What is the best way to sign extend a number in C/C++

Question

I have a 10 bit signed value. It's actually a 10 bit color value that i want to convert to an int.

The 10 bits are to be interpreted as a signed value within a larger int, where the other bits are zero.

I can think of 3 ways, shown here:

#include <stdio.h>

void p(int v)
{
    printf("\t%d", v);
}

int main()
{
    for (int i = -2; i < 3; ++i)
    {
        unsigned int u = i & 0x3ff;

        int v;

        // method 1: test the bit
        v = u;
        if (u & 0x200) v = v ^ -0x400;
        p(v);

        // method 2: shift
        v = u<<(sizeof(int)*8-10);
        v >>= (sizeof(int)*8-10);
        p(v);

        // method 3: use sign extend
        v = (signed char)(u >> 2);
        v <<= 2;
        v |= u;
        p(v);


        printf("\n");

    }

    return 0;
}

is there a better way? Often there is with this bit twiddling problems.

Thanks for any input.

Update

Adding two more methods. The first suggested by @cruz-jean is bit fields, and the second suggested by gcc after compiling the bitfields.

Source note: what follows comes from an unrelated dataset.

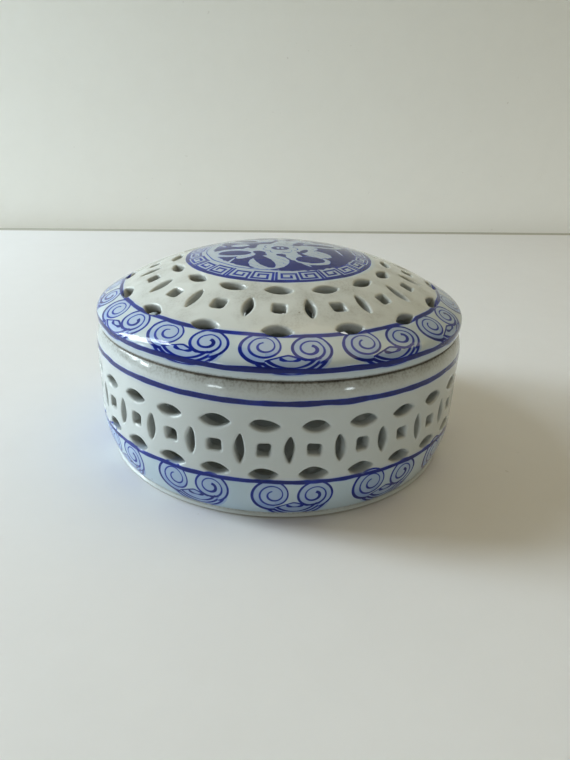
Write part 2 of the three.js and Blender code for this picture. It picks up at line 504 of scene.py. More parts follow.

      // method 4: bit fields
        struct { int v:10; } f;
        f.v = u;
        v = f.v;

        // method 5: sign extend short
        v = (signed short)(u << 6);
        v >>= 6;

Out of interest it appears MSVC compiles #4 into #2 and gcc compiles #4 into #5.

Method 5 looks good.

Answer 1

You could declare a 10-bit signed bitfield helper type and access the value as an int:

struct signed_10_bit
{
    int val : 10;
};

int some_10_bit_num = 0x3ff;
int extended = signed_10_bit{ some_10_bit_num }.val;

Answer 2

Another one to try:

v = u | (0 - (u&0x200));

good for cpus where shift is slow.